The Example - Big Tiled Data Cube
A pretty common use case in our community is to take Landsat / Sentinel data and build some sort of harmonized spatio-temporal datacube on the planetary, continental, or country scale. Because this is generally too big to put in a single GeoTIFF, folks have two options:
- Break the cube up into many smaller GeoTIFFs
- Store the cube as one big Zarr Array with reasonable sized chunks
This example is relevant to option 2
I am going to use odg.geo to define both the big data cube and the smaller sub tiles.
from odc.geo.geobox import GeoBox, GeoboxTiles
from odc.geo.xr import xr_zeros
import zarr
import xarray as xr
import warnings
warnings.filterwarnings('ignore')
dx = 1 / 3600 # 30m resolution
epsg = 4326
crs = f"epsg:{epsg}"
big_bounds = (-82, -56, -34, 13) # South America
big_box = GeoBox.from_bbox(big_bounds, crs=crs, resolution=dx)
chunk_shape = 3600, 3600
big_ds = xr_zeros(big_box, chunks=chunk_shape).rename("big")
big_ds
Now let’s grab a sub tile
chunk_shape = 3600, 3600
tiles = GeoboxTiles(big_box, chunk_shape)
tile_idx = (0, 1)
tile_box = tiles[tile_idx]
tile_ds = xr_zeros(tile_box, chunks=-1).rename("small")
tile_ds
This dataset should slot right into the parent array, right?
Wrong!
The coordinates don’t align exactly
try:
big_ds.sel(latitude=tile_ds.latitude, longitude=tile_ds.longitude)
except KeyError:
# expected since values are not numerically identical
pass
# does work, but inexact
big_ds.sel(latitude=tile_ds.latitude, longitude=tile_ds.longitude, method="nearest", tolerance=1e-13)

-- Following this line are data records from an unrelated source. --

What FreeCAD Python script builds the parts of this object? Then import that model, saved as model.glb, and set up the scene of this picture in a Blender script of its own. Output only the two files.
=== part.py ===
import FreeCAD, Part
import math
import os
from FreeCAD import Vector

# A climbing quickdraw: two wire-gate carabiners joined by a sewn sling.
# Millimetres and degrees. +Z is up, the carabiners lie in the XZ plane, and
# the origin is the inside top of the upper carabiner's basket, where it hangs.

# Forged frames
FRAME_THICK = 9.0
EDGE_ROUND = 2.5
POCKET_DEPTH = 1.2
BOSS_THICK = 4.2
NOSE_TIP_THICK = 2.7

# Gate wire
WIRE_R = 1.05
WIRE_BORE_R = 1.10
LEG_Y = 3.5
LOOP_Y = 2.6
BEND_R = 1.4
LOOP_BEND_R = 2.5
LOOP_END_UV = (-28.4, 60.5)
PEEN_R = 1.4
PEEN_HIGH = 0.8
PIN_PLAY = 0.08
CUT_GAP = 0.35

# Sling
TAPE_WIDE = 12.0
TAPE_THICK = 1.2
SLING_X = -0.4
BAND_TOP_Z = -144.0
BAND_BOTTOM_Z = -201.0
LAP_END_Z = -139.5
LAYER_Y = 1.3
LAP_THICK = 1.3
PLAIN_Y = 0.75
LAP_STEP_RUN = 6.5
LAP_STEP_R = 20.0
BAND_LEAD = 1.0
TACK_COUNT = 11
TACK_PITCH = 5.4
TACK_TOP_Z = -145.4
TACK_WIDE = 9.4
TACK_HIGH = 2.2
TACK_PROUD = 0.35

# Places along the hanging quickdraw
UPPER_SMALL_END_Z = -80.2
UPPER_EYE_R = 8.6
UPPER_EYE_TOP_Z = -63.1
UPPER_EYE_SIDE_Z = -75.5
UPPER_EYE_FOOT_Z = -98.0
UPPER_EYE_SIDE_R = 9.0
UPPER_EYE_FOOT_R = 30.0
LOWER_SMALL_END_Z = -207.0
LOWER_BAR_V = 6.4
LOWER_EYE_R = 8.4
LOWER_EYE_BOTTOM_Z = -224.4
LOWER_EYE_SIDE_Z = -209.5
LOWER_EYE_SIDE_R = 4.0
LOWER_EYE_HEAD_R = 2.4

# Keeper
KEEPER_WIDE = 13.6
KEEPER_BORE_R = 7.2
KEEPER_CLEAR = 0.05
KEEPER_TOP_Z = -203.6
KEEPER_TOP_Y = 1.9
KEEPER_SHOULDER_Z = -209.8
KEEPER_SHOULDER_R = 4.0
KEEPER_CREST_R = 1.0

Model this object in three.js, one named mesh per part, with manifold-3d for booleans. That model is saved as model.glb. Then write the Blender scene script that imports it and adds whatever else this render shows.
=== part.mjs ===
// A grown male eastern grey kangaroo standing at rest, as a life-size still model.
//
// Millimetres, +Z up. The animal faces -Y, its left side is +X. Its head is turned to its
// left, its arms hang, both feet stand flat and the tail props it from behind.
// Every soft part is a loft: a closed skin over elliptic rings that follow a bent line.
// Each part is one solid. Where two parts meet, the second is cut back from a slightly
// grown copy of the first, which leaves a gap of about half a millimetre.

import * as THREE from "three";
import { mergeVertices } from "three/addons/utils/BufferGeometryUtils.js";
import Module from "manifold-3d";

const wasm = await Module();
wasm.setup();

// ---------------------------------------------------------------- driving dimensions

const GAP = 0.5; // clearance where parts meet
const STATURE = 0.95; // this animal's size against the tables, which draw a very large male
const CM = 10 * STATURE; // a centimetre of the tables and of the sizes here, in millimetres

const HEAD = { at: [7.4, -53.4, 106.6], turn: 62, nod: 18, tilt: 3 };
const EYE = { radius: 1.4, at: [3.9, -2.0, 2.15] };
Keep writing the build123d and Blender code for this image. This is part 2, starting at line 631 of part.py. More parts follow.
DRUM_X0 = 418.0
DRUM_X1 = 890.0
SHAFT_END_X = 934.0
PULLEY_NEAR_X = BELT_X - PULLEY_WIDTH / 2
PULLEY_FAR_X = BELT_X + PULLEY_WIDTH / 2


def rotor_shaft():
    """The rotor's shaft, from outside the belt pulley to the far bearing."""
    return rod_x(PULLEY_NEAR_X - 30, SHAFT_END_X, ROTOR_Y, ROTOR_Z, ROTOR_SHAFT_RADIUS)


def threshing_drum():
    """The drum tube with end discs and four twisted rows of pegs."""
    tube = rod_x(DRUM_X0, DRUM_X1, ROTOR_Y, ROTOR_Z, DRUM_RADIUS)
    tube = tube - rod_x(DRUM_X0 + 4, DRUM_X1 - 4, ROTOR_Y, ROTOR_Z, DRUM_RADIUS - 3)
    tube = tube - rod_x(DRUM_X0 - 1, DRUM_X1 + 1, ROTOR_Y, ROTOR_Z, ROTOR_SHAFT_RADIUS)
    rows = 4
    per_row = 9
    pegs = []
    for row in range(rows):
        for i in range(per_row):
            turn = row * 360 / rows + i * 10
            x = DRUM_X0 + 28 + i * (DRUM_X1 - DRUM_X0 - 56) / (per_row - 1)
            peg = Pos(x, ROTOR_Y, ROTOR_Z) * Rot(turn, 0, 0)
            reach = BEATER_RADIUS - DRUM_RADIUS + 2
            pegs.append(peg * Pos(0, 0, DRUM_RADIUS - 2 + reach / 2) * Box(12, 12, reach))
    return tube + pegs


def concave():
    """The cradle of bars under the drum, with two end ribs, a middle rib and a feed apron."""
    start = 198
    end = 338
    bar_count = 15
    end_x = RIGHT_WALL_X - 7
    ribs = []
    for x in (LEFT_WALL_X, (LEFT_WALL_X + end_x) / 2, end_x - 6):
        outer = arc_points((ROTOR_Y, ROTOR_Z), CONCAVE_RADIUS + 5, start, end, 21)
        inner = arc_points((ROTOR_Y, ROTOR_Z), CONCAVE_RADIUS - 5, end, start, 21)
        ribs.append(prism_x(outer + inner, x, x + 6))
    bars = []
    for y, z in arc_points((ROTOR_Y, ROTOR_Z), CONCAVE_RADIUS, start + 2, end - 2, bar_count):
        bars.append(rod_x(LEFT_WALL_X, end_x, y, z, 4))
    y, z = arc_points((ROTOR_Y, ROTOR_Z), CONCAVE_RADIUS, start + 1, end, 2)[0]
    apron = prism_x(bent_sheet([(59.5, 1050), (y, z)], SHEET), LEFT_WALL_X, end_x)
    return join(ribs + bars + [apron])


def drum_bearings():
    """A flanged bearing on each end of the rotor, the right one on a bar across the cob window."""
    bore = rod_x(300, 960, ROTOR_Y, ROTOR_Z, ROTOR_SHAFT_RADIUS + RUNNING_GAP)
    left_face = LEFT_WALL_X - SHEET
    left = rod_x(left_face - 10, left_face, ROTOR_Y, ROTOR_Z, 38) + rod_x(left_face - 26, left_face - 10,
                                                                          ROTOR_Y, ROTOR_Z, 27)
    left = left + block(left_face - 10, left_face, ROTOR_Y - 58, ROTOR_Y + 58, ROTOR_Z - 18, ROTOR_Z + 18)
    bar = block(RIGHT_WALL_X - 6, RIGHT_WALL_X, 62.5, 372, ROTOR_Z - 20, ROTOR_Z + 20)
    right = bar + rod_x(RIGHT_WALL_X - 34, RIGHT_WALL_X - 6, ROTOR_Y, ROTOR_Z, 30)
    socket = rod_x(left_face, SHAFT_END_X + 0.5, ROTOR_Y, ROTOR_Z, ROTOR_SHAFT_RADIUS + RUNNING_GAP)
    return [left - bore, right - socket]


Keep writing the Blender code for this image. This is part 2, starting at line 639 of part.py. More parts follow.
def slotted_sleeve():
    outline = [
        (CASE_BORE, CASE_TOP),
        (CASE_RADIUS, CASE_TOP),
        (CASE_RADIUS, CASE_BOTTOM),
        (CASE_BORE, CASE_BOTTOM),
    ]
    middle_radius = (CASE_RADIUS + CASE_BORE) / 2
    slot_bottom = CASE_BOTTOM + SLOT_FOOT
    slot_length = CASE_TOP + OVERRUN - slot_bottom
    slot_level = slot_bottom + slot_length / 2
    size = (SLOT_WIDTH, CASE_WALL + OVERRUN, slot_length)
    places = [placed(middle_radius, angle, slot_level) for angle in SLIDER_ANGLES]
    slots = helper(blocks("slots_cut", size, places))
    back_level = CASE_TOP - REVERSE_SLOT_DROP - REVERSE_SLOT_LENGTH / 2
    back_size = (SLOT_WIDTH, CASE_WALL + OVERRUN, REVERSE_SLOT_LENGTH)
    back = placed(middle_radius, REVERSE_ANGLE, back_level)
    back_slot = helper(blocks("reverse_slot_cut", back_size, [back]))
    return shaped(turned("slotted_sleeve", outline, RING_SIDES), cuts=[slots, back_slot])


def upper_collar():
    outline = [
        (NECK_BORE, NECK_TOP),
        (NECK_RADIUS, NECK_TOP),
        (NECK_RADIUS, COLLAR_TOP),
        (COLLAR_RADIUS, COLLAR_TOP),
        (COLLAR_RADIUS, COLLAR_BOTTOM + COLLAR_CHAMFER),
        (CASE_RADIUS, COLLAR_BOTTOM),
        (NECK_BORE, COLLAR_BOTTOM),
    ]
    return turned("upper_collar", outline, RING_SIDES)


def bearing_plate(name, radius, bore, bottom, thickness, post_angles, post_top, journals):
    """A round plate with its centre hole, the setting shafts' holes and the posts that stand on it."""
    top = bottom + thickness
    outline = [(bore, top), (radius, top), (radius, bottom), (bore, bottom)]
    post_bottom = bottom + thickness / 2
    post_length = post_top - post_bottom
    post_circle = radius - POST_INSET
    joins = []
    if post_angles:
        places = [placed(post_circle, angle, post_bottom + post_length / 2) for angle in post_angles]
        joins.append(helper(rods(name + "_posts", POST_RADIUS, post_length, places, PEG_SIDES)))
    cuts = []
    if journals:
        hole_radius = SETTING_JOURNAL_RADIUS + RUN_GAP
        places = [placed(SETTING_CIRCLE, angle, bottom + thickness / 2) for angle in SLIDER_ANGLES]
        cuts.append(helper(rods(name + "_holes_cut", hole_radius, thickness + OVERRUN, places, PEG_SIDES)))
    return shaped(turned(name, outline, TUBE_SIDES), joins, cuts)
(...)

# attempting to align causes nans to be filled into the dataset
big_ds_aligned, _ = xr.align(big_ds, tile_ds, join="right")
big_ds_aligned.load().plot()
Why does this matter? If I create a Zarr dataset from big_ds
and then attempt to write tile_ds
into via region="auto"
, it fails
memstore = zarr.MemoryStore()
big_ds.to_zarr(memstore, compute=False, consolidated=False)
tile_ds.to_zarr(memstore, region="auto")
# --> KeyError: "Not all values of coordinate 'longitude' in the new array were found in the original store. Writing to a zarr region slice requires that no dimensions or metadata are changed by the write."
Workarounds
There are many places in our stack where we could work around this problem (without solving it at its core). Two that come to mind are:
- We could use logical (rather than physical coordinates), e.g.
tile_ds.to_zarr(memstore, region={"latitude": slice(0,3600), "longitude": slice(3600, 7200)})
or using the low-level Zarr API to write the data. This works today, but it requires more context. The information about these logical coordinates is not part of the Xarray dataset itself. odc.geo.geobox.GeoboxTiles
could try to generate the coordinates more carefully, such that they exactly line up with the parent dataset.
These both ignore the fundamental problem: explicitly materializing these coordinates as floating point data is both inefficient and inaccurate.
A Possible Solution
A true solution would involve the following elements:
- Xarray implements a
RangeIndex
which is generated by essentially three parameters: start, stop, step. This index would support alignment, subsetting, etc. in a consistent way. - We define a way to serialize these indexes in a simple way that only involves storing a few numbers (rather than a big materialized array) and implement the necessary encoding / decoding pathways in Xarray.
- Eventually this could be proposed as CF convention for implicit coordinates. However, a working prototype should come first.
For an MVP, we could limit this to rectilinear affine transforms, which is simpler and separable dimension by dimension.
I’d be very eager to get feedback from @Alex_Leith and @kirill.kzb on this proposal. It seems like solving this problem would resolve a lot of the limitations in using Xarray (and by extension, Zarr) for large geospatial rasters.